Our local news teaser informs me that the Facebook TOS is problematic, and that the tool in the velvet jacket is a local. OH my goodness.

Stephen Fowler: Stephen Fowler is a black dude with an amazing head of wild curls. He is not that cadaverous white guy from Wife Swap who made fun of Missouri and told that small-town woman that people like her were needed to feed the military. You remember, the guy who wore the “GREEN FOREVAH” t-shirts all through the show and then embarrassed himself and Greens everywhere by tittering with his kids over the fact that the Missouri woman hadn’t heard of Umberto Eco and was therefore talking to her is like burning coal to toast Twinkies at a Walmart corporate retreat. Anyway, Stephen Fowler sings Michael Jackson in a dumb way and the judges hate it. Bye Stephen Fowler!

Tatiana Del Toro: I violently hate this person. I will be so glad when she is off the show, but I have an awful feeling she is here to stay. She appears in a beach towel and sings “Saving All My Love For You” as if she’s in a wind machine. Kara wonders where she will fit in, in the industry, and Tatiana answers, “I fit in everywhere. It’s world music.” Simon calls her a drama queen and she says she just wants to market herself. Her exact words: “That’s what I desire.” After Ryan gives her numbers, she says, “America, please vote. This is my dream and it’s up to you to keep it alive.” I no longer wonder who “Vote for the Worst” is sponsoring this year.
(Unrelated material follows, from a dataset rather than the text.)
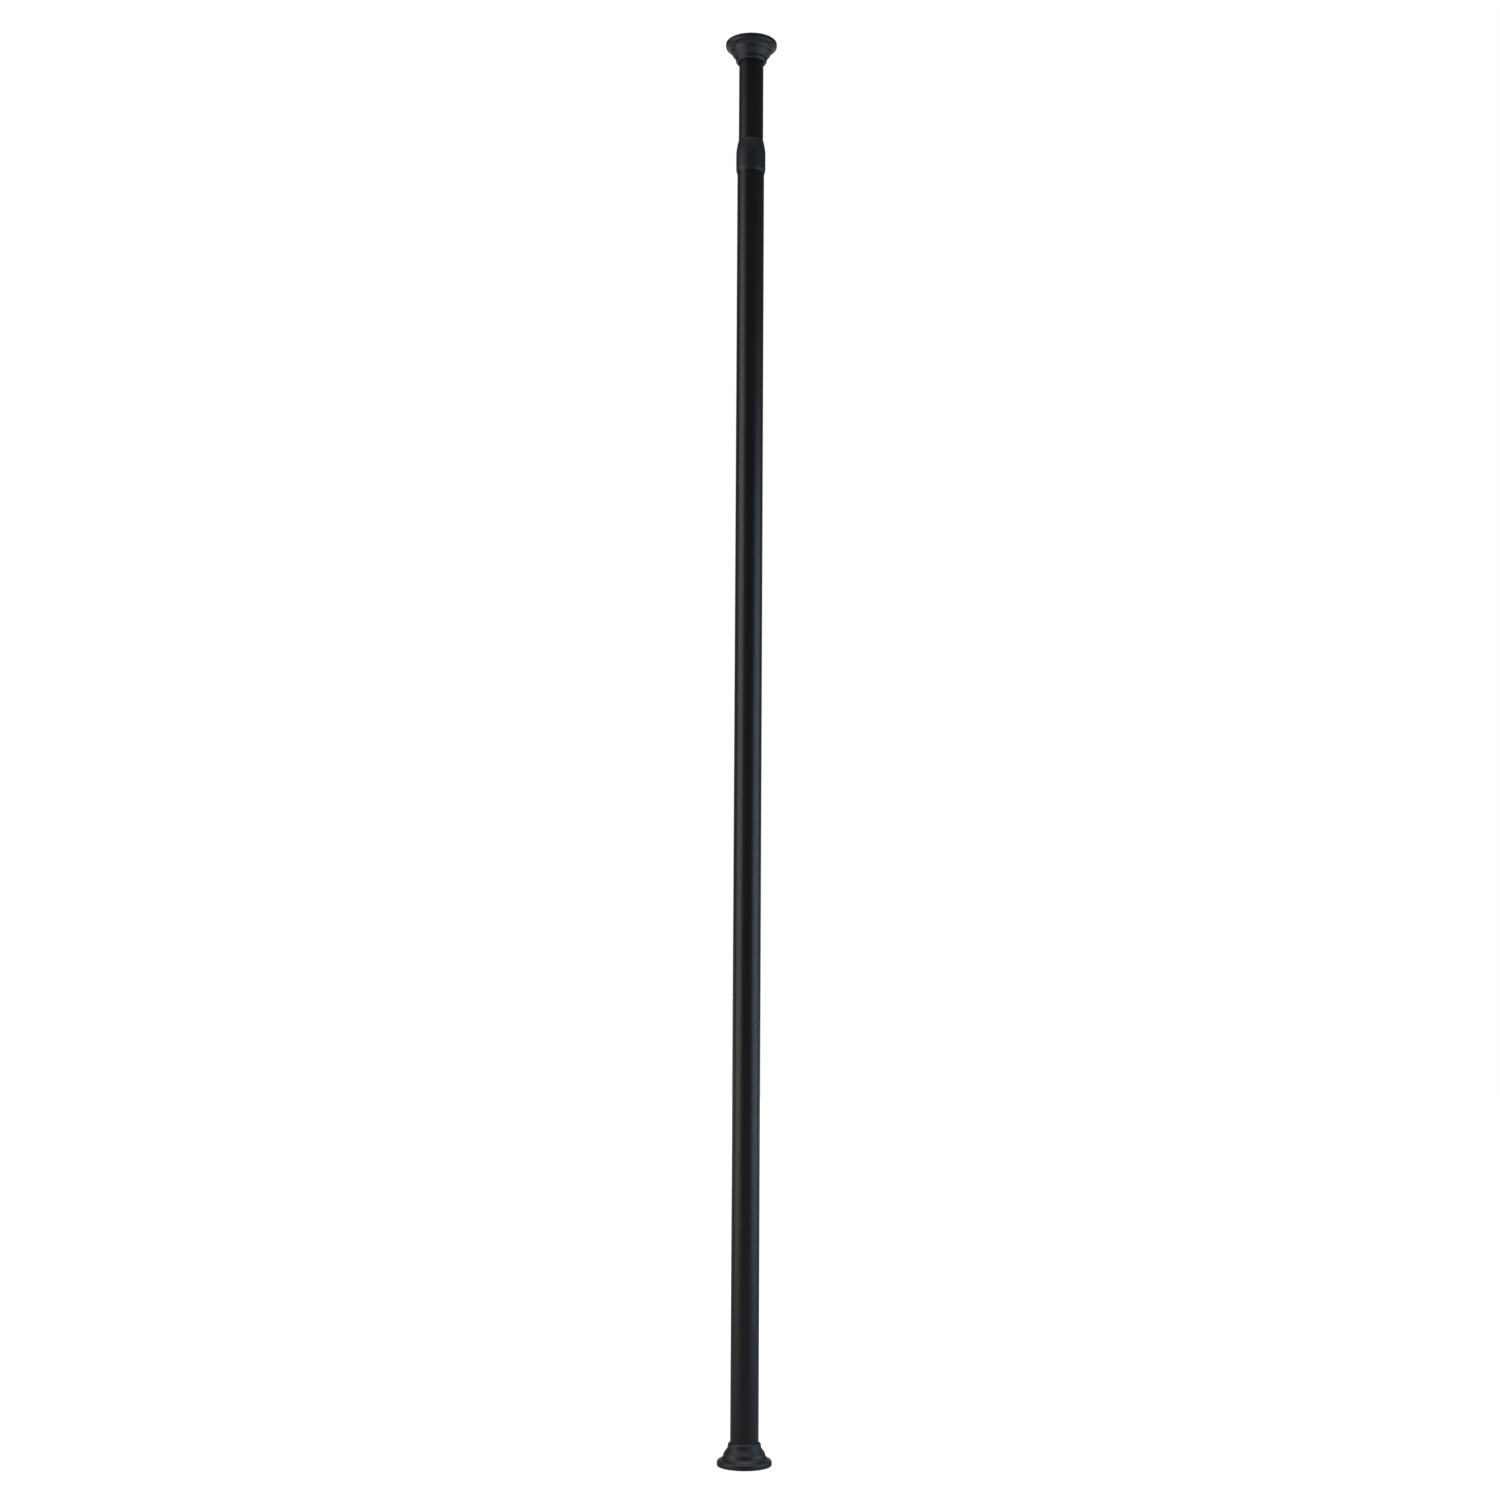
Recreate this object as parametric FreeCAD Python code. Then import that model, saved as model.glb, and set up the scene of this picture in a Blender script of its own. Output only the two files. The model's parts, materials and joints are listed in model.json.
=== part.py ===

Danny Gokey: Danny’s wife is newly dead and he’s a church music director. He will, in fact, make it to the finals. He sings “Hero” by Mariah Carey and does great. That’s your top vote-getter, right there. Kara shouts that Danny gives “us all hope.” Paula says, “I have two words with a hyphen: sold-out arenas.” Simon passes on the hype, and also on the shirts that have something crawling up over the left shoulder. Or maybe there just aren’t any left in wardrobe after the contestants got done choosing their outfits for tonight.



Top guy: Danny Gokey
Top girl: Alexis Grace
Third Spot: Tatiana Del Toro

The only reason Tatiana will not get the third spot tonight is if they’re keeping her for the wild card. Which is entirely possible.